The U.S. administration of President Joe Biden has invited Taiwan, along with Japan and dozens of other countries, to a virtual meeting of the leaders of the world's democracies in December, the State Department website showed Tuesday.

But Taiwan President Tsai Ing-wen will not participate, apparently to avoid angering China, with the island's Foreign Ministry saying digital minister Audrey Tang and representative to the United States Hsiao Bi-khim will join it instead.

China, which was not among the list of countries to join the meeting and has been labeled by the Biden administration as an autocracy, expressed objections to the attendance of self-ruled Taiwan, which Beijing claims as its own.

Audrey Tang is pictured in Taipei on Oct. 20, 2021. (Kyodo)

"We are firmly against any official exchanges between the United States and Taiwan," a spokesperson for the Taiwan Affairs Office of the Chinese government's State Council said.

Chinese Foreign Ministry spokesman Zhao Lijian also told reporters in Beijing on Wednesday, "The government of the People's Republic of China is the sole legal government representing the whole of China."

Beijing urges the United States "not to provide any platform for Taiwan independence forces" and not to "divide the world" by suppressing other nations, Zhao said.

Taiwan's Foreign Ministry, meanwhile, said that at the upcoming virtual gathering, Tang will convey Taiwan's commitment to defend democracy and share its success story of governing through technology and digital democracy.

China and Taiwan have been governed separately since they split in 1949 as the result of a civil war. The Communist-led government has regarded Taiwan as a renegade province to be reunified with the mainland, by force if necessary.

In August, Biden announced that he will convene the first of two "Summits for Democracy" for two days from Dec. 9, as he rallies U.S. allies and like-minded countries to counter what he calls autocracies such as China and Russia.

More than 100 countries and regions have been invited, such as the Group of Seven industrialized nations, as well as India and Australia, which together with Japan and the United States form the Quad group that is pushing for a "free and open Indo-Pacific."

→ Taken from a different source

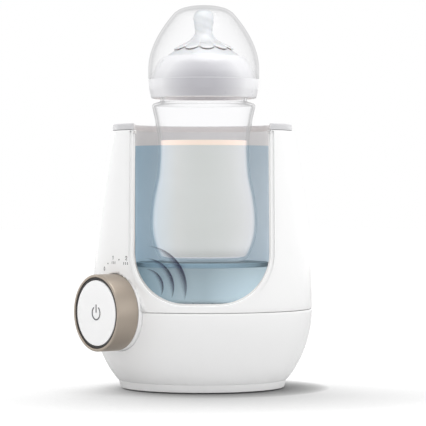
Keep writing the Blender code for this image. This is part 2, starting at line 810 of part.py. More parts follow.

Including Taiwan in the list of participants can be seen as the latest sign of U.S. support for the island, which is under military pressure from an increasingly assertive China.

Lithuania, which has been facing diplomatic pressure from China for deepening ties with Taiwan, has also been invited to the virtual summit.

Russia, North Korea and Afghanistan, which the Islamist group Taliban has taken control of, were not asked to come.

Turkey, a North Atlantic Treaty Organization ally which has been in a dispute with the United States over its acquisition of the Russian S-400 air defense system, has also not been invited.

The December meeting is aimed at galvanizing commitments and initiatives across three principal themes -- defending against authoritarianism, fighting corruption and promoting respect for human rights, according to the U.S. State Department.

A second, in-person summit will be held in roughly a year's time, according to the U.S. government.